** start of Source records **
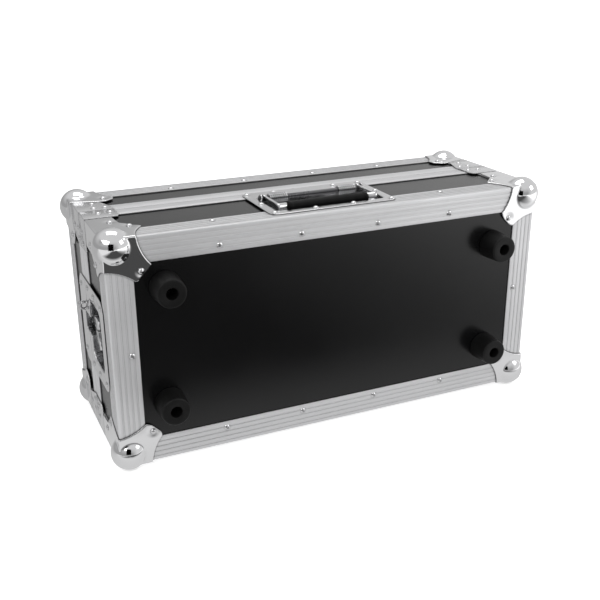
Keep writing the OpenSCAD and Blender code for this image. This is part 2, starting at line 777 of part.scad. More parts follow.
** end of Source records **
** start of Source records **
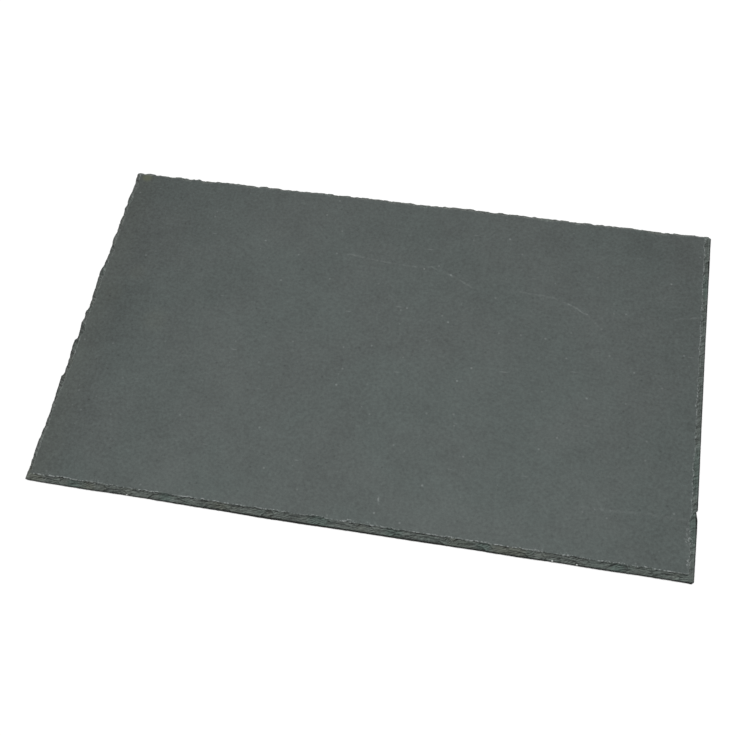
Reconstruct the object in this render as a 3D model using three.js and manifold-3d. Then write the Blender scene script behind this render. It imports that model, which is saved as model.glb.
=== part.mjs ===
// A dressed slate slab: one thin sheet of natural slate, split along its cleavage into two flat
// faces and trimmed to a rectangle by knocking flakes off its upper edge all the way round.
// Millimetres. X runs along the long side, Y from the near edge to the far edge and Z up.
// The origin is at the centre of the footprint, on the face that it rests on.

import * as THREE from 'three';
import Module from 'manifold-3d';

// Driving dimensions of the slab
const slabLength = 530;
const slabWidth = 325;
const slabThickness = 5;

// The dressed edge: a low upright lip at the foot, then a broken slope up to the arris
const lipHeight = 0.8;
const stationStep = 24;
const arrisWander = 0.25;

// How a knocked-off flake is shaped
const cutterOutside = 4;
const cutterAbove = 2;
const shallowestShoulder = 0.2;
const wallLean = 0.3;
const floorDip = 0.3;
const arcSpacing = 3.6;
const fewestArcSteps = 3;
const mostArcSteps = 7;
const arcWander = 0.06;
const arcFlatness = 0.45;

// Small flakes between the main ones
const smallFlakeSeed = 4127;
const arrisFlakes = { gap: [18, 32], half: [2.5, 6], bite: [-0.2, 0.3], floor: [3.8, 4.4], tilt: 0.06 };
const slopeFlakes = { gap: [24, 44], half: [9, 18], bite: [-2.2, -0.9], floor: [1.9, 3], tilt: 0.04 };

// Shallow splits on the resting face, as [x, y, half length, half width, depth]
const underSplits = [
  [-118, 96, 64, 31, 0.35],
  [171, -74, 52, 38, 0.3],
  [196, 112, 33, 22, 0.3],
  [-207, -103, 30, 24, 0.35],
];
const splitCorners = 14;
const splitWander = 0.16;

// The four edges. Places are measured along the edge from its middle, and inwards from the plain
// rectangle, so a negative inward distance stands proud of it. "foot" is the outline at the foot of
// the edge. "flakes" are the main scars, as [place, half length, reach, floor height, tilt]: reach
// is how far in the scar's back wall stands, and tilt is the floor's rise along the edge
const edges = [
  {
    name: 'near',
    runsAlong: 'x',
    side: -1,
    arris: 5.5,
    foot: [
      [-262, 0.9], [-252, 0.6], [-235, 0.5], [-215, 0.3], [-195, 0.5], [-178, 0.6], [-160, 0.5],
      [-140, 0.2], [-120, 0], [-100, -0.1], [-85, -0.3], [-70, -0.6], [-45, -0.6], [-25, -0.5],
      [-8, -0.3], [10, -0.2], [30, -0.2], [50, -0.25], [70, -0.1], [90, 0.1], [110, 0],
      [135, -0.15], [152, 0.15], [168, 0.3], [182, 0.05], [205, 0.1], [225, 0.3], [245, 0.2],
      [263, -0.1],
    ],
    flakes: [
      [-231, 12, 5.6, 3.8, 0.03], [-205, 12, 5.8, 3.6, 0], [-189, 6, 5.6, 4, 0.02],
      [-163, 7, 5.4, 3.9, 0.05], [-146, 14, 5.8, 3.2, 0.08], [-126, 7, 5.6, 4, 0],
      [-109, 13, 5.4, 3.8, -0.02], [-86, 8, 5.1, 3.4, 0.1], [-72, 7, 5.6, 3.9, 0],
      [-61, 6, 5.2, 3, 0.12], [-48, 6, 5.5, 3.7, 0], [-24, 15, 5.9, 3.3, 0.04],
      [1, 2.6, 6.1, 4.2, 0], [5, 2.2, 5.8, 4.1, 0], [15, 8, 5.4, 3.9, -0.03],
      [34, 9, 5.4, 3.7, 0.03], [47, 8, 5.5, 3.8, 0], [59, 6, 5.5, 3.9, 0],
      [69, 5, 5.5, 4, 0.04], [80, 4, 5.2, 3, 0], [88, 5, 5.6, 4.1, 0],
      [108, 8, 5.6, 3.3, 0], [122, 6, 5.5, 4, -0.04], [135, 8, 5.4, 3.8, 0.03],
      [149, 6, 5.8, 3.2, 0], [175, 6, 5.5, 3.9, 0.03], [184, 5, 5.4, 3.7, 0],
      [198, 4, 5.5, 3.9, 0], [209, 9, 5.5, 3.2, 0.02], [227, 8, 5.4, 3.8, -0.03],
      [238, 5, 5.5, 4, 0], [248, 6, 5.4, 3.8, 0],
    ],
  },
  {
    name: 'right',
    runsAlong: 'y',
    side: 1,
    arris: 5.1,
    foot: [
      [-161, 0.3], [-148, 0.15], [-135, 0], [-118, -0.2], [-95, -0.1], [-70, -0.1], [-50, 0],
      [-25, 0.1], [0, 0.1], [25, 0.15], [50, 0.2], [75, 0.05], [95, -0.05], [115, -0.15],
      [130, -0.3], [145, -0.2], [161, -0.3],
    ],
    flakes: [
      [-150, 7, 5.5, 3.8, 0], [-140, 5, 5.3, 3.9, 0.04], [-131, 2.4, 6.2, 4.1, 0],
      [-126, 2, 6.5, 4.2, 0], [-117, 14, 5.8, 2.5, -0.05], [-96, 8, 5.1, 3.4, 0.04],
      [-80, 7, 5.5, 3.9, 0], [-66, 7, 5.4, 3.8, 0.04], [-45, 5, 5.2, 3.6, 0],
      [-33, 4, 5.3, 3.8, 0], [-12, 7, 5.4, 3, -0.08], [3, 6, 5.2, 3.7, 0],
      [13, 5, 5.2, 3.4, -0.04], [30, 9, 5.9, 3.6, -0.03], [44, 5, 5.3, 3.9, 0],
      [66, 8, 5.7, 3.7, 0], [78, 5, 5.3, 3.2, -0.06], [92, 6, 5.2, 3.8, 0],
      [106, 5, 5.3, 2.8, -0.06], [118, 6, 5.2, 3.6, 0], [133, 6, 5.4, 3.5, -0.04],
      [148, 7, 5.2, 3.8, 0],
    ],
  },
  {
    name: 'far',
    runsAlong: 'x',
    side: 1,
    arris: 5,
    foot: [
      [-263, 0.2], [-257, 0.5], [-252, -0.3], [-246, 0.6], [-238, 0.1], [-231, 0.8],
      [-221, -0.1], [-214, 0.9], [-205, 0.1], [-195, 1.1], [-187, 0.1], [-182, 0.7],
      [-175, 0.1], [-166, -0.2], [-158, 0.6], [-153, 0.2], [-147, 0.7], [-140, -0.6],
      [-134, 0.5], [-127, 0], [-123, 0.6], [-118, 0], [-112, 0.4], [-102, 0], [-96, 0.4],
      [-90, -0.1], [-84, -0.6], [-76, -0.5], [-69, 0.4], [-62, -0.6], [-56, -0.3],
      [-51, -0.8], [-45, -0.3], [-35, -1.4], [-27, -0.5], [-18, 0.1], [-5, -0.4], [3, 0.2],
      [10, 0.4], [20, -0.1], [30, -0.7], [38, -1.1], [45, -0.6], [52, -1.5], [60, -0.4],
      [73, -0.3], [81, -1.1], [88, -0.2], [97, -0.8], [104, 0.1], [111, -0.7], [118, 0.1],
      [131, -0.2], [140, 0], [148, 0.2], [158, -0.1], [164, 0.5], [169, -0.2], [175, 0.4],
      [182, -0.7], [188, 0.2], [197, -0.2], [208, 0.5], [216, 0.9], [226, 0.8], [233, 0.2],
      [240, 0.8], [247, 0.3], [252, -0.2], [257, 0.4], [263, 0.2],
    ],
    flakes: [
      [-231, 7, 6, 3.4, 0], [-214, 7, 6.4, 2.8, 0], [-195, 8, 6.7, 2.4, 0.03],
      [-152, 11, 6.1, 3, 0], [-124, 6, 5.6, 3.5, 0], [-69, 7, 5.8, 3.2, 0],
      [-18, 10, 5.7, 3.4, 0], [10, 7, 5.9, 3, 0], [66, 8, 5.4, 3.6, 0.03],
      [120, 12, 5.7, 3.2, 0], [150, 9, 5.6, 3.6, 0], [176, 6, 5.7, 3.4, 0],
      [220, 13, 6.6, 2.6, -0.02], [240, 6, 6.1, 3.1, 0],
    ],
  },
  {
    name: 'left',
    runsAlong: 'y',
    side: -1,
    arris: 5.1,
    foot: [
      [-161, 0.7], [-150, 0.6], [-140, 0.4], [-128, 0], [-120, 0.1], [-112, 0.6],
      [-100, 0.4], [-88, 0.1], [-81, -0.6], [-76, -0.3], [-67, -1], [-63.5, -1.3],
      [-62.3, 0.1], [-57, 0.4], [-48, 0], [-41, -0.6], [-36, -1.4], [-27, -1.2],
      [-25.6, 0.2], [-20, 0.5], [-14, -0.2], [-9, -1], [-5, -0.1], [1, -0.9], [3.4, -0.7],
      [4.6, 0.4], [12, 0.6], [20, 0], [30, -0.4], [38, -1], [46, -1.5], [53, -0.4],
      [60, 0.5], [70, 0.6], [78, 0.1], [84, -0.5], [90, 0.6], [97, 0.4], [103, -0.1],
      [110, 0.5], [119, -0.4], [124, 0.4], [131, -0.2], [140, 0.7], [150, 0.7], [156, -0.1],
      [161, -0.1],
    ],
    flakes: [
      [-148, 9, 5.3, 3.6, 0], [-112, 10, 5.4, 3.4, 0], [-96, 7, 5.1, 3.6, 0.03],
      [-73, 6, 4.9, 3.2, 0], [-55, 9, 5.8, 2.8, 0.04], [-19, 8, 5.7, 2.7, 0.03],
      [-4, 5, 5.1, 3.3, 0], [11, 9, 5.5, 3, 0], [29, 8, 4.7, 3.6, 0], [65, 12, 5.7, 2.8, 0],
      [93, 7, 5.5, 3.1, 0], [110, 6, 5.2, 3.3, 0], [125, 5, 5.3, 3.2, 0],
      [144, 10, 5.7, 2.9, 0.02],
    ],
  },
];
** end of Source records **
** start of Source records **
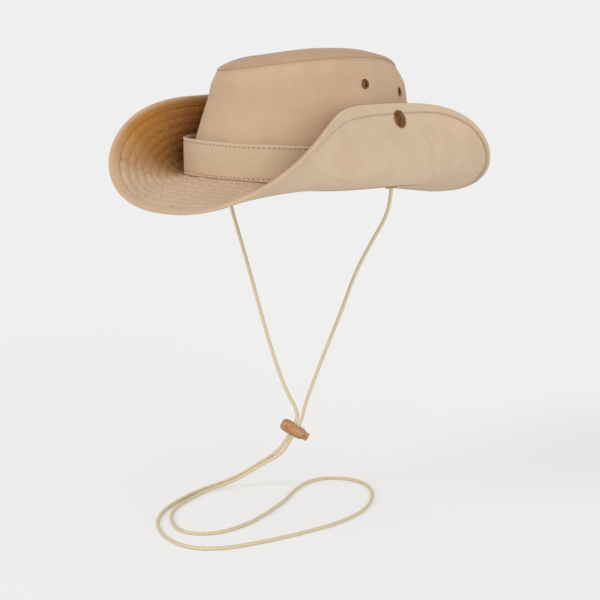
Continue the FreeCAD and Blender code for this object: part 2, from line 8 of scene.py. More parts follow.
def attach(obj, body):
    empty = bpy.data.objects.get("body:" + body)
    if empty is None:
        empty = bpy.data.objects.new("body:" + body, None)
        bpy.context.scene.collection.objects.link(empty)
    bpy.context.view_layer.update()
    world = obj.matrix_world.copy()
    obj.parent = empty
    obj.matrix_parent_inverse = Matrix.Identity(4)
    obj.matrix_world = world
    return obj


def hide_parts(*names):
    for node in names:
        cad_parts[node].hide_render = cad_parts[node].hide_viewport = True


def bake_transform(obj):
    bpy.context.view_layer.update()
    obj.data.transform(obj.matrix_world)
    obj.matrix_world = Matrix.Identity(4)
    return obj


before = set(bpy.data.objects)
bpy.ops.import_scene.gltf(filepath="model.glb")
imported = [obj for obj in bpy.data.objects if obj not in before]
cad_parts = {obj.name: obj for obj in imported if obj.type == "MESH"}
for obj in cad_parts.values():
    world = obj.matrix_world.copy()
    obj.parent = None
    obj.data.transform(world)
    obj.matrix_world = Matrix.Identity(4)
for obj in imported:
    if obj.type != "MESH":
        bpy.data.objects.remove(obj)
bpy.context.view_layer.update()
** end of Source records **
◆ What you have to do: Among the entries above, locate the lines containing "if empty is" and "obj.matrix_parent_inverse = Matrix.Identity(4)", and transcribe exactly those two lines and all lines between.

◆ Solution:
    if empty is None:
        empty = bpy.data.objects.new("body:" + body, None)
        bpy.context.scene.collection.objects.link(empty)
    bpy.context.view_layer.update()
    world = obj.matrix_world.copy()
    obj.parent = empty
    obj.matrix_parent_inverse = Matrix.Identity(4)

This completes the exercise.